Eleven people have been arrested, all foreign nationals from Romania, Algeria and Mali, facing 24 charges between them including organised crime, repeated theft, smuggling, document forgery and money laundering.
The gang had bases in A Coruña, the United Kingdom and Romania and is believed to have been operating since at least 2019. Its targets included airports in Tenerife South, Palma de Mallorca, Alicante, Barcelona, Valencia and Santiago de Compostela, as well as terminals in Antwerp, Lisbon and Porto.
The thefts were carefully organised, with members assigned specific roles. Some kept watch, others distracted shop staff, while others carried out the theft and got the goods out of the building. The stolen tobacco was then flown to the UK, where it fetched significantly higher prices and was sold through bazaars run by Kurdish and Pakistani nationals, according to the investigation. Clandestine warehouses in England were used to store the goods before resale.
The money side was equally sophisticated. The gang allegedly laundered more than €4.8 million through eight shell companies, created one after another specifically to make the money harder to trace, all ostensibly trading in second-hand vehicles but with no genuine business activity. They also used a technique known as smurfing, breaking cash into small deposits across multiple accounts to avoid triggering financial controls.

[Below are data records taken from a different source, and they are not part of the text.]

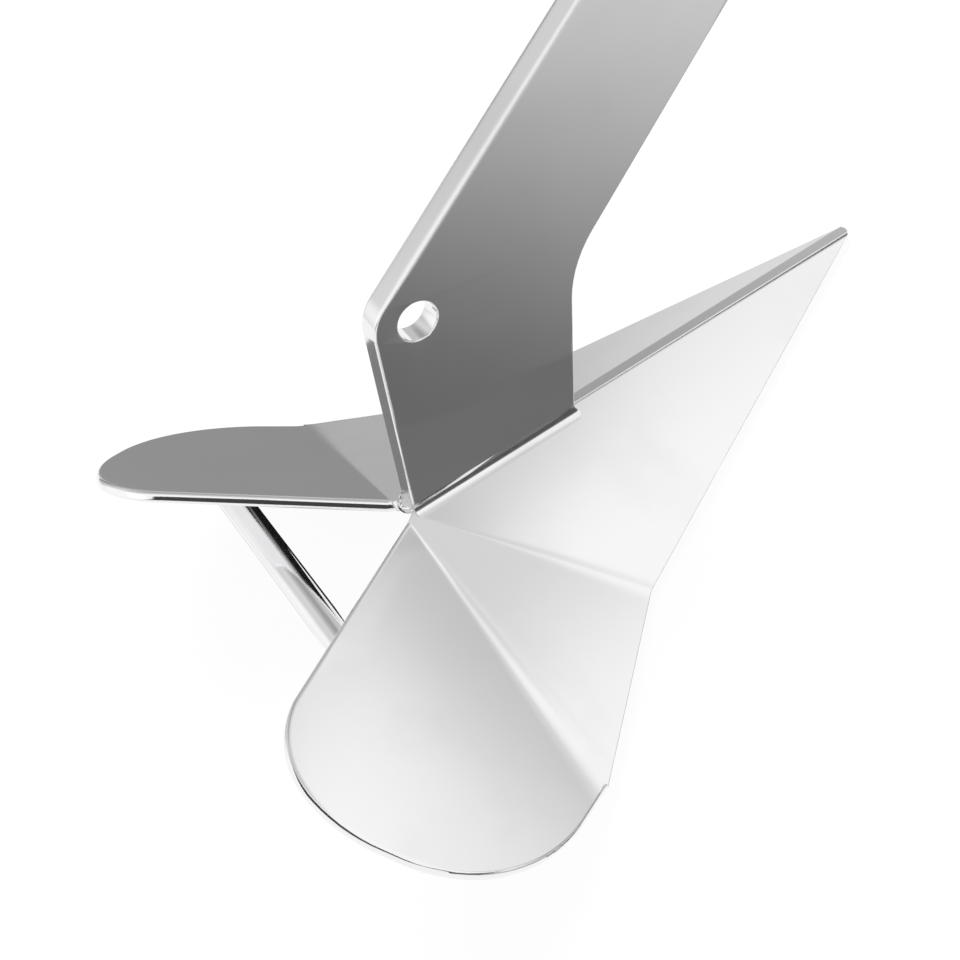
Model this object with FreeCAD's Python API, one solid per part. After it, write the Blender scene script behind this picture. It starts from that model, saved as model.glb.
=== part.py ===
import FreeCAD, Part
import os
from math import asin, atan2, cos, degrees, radians, sin, tan

# A welded, polished steel plough anchor with a fixed shank.
# Everything is first laid out in the fluke's own frame: the origin is the
# heel, where the ridge of the fluke ends under the back of the shank, X runs
# along the ridge to the nose, Y to port and Z away from the ground.
# At the end the whole anchor is pitched nose down onto its two cutting edges.
# Lengths are millimetres and angles are degrees.

# Fluke: two folded plates, mirror images, joined along the ridge
ridge_length = 320.0
plate_thickness = 7.0
root_gap = 0.6
panel_fall = 30.0
nose_radius = 5.8
shoulder_x = 85.3
shoulder_out = 105.0
low_corner_x = -4.0
low_corner_out = 185.0
low_corner_down = 75.5
first_crease_back = 6.0
crease_spread = 5.5
crease_radius = 10.0
crease_widening = 0.23

# Wing behind the second crease, drawn in its own plane: out along the straight
# trailing edge, round the tip and the outer side, and round the low end
# back to the corner of the middle panel
trailing_sweep = 52.4
trailing_rise = 10.0
wing_rear_straight = 140.2
wing_tip_radius = 52.0
wing_tip_turn = 71.2
wing_outer_radius = 90.0
wing_outer_turn = 27.0
wing_side_straight = 12.1
wing_low_straight = 27.1
wing_edge_radius = 2.5

# Ridge weld
ridge_proud = 0.8
ridge_shoulder_radius = 0.7

# Shank: one flat plate on edge
shank_thickness = 15.0
shank_foot_back = -2.1
shank_foot_front = 111.0
crook_back_x = 12.8
crook_back_height = 133.9
crook_back_radius = 26.0
crook_front_x = 132.2
crook_front_height = 98.4
crook_front_radius = 66.0
arm_angle = 35.8
arm_length = 620.0
arm_end_radius = 31.0
shank_edge_radius = 1.2
shackle_hole_diameter = 18.0
trip_hole_diameter = 23.8
trip_hole_x = 37.9
trip_hole_height = 121.2
hole_edge_chamfer = 0.8

# Weld beads
weld_rise = 5.4
weld_spread = 4.9
weld_hollow = 1.15
weld_toe = 0.2
weld_bite = 1.0
heel_bead_radius = 6.5
rod_bead_leg = 3.0

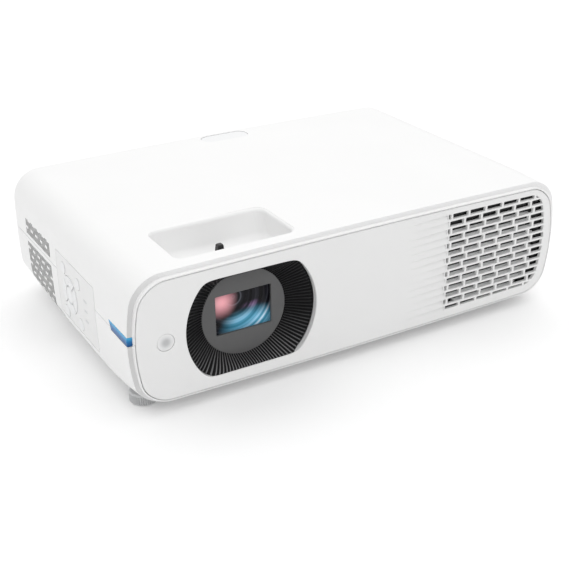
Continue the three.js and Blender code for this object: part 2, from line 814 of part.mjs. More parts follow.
function controls() {
  const block = casingBlock();
  const holes = [
    prism(circle(NAV.y, NAV.z, NAV.radius + GAP), "x", LEFT - PAST, LEFT + PAST, 10),
    ...ROUND_KEYS.map(({ y, z }) =>
      prism(circle(y, z, KEY_RADIUS + GAP), "x", LEFT - PAST, LEFT + PAST, 6),
    ),
    ...LIGHTS.z.map((z) => {
      const across = LIGHTS.length / 2 + GAP;
      const tall = LIGHTS.height / 2 + GAP;
      return box([LEFT - PAST, LEFT + PAST], [LIGHTS.y - across, LIGHTS.y + across], [z - tall, z + tall]);
    }),
  ];
  const plate = cut(block, casingRoom(), ...holes).intersect(controlZone(0));
  const boardX = -sideAt(SPLIT) + KEYPAD_BOARD.gap;
  const board = box(
    [boardX, boardX + KEYPAD_BOARD.thickness],
    [PANEL.front + 3, PANEL.back - 3],
    [PANEL.bottom + 3, PANEL.top - 3],
  );
  const navKeys = ["left", "up", "right", "down"].map((way, i) => {
    const key = named(`nav_${way}_key`, navKey((i * Math.PI) / 2), "key");
    return placed(key, 0, NAV.y, NAV.z);
  });
  const enterFace = -sideAt(NAV.z) - KEY_PROUD;
  const enter = named("enter_key", rod(NAV.enter, enterFace, enterFace + NAV.length, "x"), "key");
  return group(
    named("control_panel", plate, "panel"),
    named("indicator_light_guide", lightGuide(), "window"),
    named("keypad_board", board, "board"),
    placed(enter, 0, NAV.y, NAV.z),
    ...navKeys,
    ...ROUND_KEYS.map(({ name, y, z }) => placed(named(name, roundKey(z), "key"), 0, y, z)),
  );
}

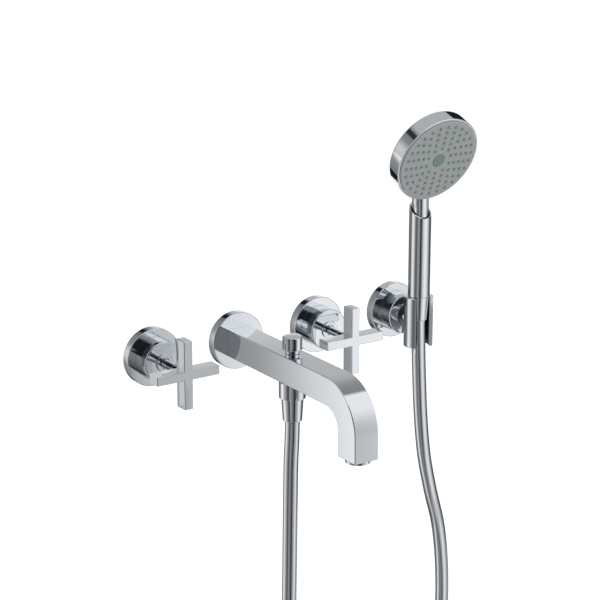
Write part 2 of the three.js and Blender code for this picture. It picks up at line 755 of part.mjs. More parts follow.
function diverterRod() {
  const headTop = discBottom - GAP;
  return turnedUpright(
    [
      [0, headTop - ROD_HEAD_LENGTH],
      [ROD_HEAD_RADIUS, headTop - ROD_HEAD_LENGTH],
      [ROD_HEAD_RADIUS, headTop],
      [ROD_SPIGOT_RADIUS, headTop],
      [ROD_SPIGOT_RADIUS, discTop + GAP],
      [ROD_RADIUS, discTop + GAP],
      [ROD_RADIUS, rodTop],
      [0, rodTop],
    ],
    SIDES_SMALL,
  );
}

function diverterDisc() {
  const outline = [
    [ROD_SPIGOT_RADIUS + GAP, discBottom],
    [DIVERTER_DISC_RADIUS, discBottom],
    [DIVERTER_DISC_RADIUS, discTop],
    [ROD_SPIGOT_RADIUS + GAP, discTop],
  ];
  return turnedUpright(outline, SIDES_MEDIUM);
}

function diverterKnob() {
  const top = knobBottom + KNOB_HEIGHT;
  const socketTop = knobBottom + KNOB_SOCKET_DEPTH;
  return turnedUpright(
    [
      [0, top],
      [KNOB_RADIUS - KNOB_EDGE, top],
      [KNOB_RADIUS, top - KNOB_EDGE],
      [KNOB_RADIUS, knobBottom + KNOB_EDGE / 2],
      [KNOB_RADIUS - KNOB_EDGE / 2, knobBottom],
      [ROD_RADIUS + GAP, knobBottom],
      [ROD_RADIUS + GAP, socketTop],
      [0, socketTop],
    ],
    SIDES_MEDIUM,
  );
}

// Shower outlet

const outletTop = -spoutHalf - GAP;
const outletBottom = outletTop - OUTLET_HEIGHT;
const outletThreadEnd = outletBottom - OUTLET_THREAD_LENGTH;
const checkTop = outletThreadEnd + CHECK_LENGTH;

function showerOutlet() {
  return turnedUpright(
    [
      [CHECK_RADIUS + GAP, outletThreadEnd],
      [OUTLET_THREAD_RADIUS, outletThreadEnd],
      [OUTLET_THREAD_RADIUS, outletBottom],
      [OUTLET_RADIUS - OUTLET_EDGE, outletBottom],
      [OUTLET_RADIUS, outletBottom + OUTLET_EDGE],
      [OUTLET_RADIUS, outletTop],
      [OUTLET_SPIGOT_RADIUS, outletTop],
      [OUTLET_SPIGOT_RADIUS, seatTop],
      [OUTLET_BORE, seatTop],
      [OUTLET_BORE, checkTop + GAP],
      [CHECK_RADIUS + GAP, checkTop + GAP],
    ],
    SIDES_MEDIUM,
  );
}

function checkValve() {
  const outline = [
    [CHECK_BORE, outletThreadEnd + GAP],
    [CHECK_RADIUS, outletThreadEnd + GAP],
    [CHECK_RADIUS, checkTop],
    [CHECK_BORE, checkTop],
  ];
  return turnedUpright(outline, SIDES_SMALL);
}

// Hose ends. Each nut traps a flanged tail and a washer against a male thread.

function washer(top, radius) {
  const outline = [
    [WASHER_BORE, top - WASHER_DEPTH],
    [radius, top - WASHER_DEPTH],
    [radius, top],
    [WASHER_BORE, top],
  ];
  return turnedUpright(outline, SIDES_SMALL);
}

function hoseTail(top, bottom, flangeRadius) {
  return turnedUpright(
    [
      [TAIL_BORE, bottom],
      [TAIL_RADIUS, bottom],
      [TAIL_RADIUS, top - TAIL_FLANGE],
      [flangeRadius, top - TAIL_FLANGE],
      [flangeRadius, top],
      [TAIL_BORE, top],
    ],
    SIDES_SMALL,
  );
}

function nut(top, height, topRadius, bottomRadius, bore, shoulder) {
  const bottom = top - height;
  return turnedUpright(
    [
      [TAIL_RADIUS + GAP, bottom],
      [bottomRadius - NUT_EDGE, bottom],
      [bottomRadius, bottom + NUT_EDGE],
      [topRadius, top],
      [bore, top],
      [bore, shoulder],
      [TAIL_RADIUS + GAP, shoulder],
    ],
    SIDES_MEDIUM,
  );
}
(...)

When officers finally moved in, raiding properties in Teo and Padrón in Galicia, they found the kind of haul that tells its own story. Gold bars, gold jewellery, bundles of cash in multiple currencies, thousands of cartons of tobacco and a trail of paperwork that helped unravel the whole operation.
Thirteen bank accounts in Spain were frozen, with a further 36 across Lithuania and Romania, and investigators seized or placed under control a total of 93 vehicles, a figure that gives some sense of just how long and how profitably this gang had been at it.